Because You’ll Never Meet Me falls very much in line with the spirit of superhero stories – just with a realism aspect that I hope is empowering, if a bit odd.

  • Would you rather live the life of Ollie or Moritz?

I feel like I already lived the life of Ollie! I grew up in the woods of northern Michigan, at the end of a dirt road, and so did a lot of my friends. It’s funny how many people from my hometown recognize aspects of our childhood in the book.

Having said that, I’d love to live in Germany. There’s a distinct lack of diskotheks here!

  • What books and movies inspire your writing?

Oh, gosh, what a huge question! Have you got time to read another book? Because this could go for so many pages. I’ll try to name a few things, in a random blob of text:

Harry Potter, Kurt Vonnegut, Discworld, Wes Anderson, His Dark Materials, MT Anderson, Fullmetal Alchemist, Nancy Farmer, Hannibal (Bryan Fuller), Marvel Cinematic Universe, Coraline, Ray Bradbury, Aristotle and Dante Discover the Secrets of the Universe, Tim Burton (the older stuff – you should have SEEN my wall collages in high school), Steven Universe, Patrick Ness, Harold and Maude…

Seriously, do people find ways to answer this question?! INTERROBANG?!

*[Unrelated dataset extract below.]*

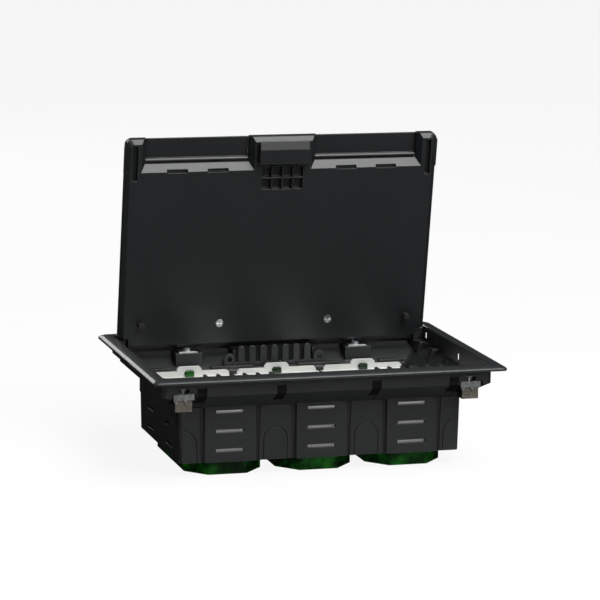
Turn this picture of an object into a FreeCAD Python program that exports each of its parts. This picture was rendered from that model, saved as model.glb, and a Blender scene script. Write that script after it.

  • Can we look forward to more books from you?

Yes, yes, yes! (Sorry; I’m still excited by the fact.) The sequel to BYNMM, hesitantly titled Nowhere Near You, was actually drafted back in 2013, and will be released in early 2017! And following that, Bloomsbury’s also bought the rights to a work-in-progress called Birds and Other Transdimensional Things, which tells the story of a mother and daughter who have trouble with parallel universes, but more trouble with their relationship.

Thanks so much for having me aboard! I’m still pinching myself.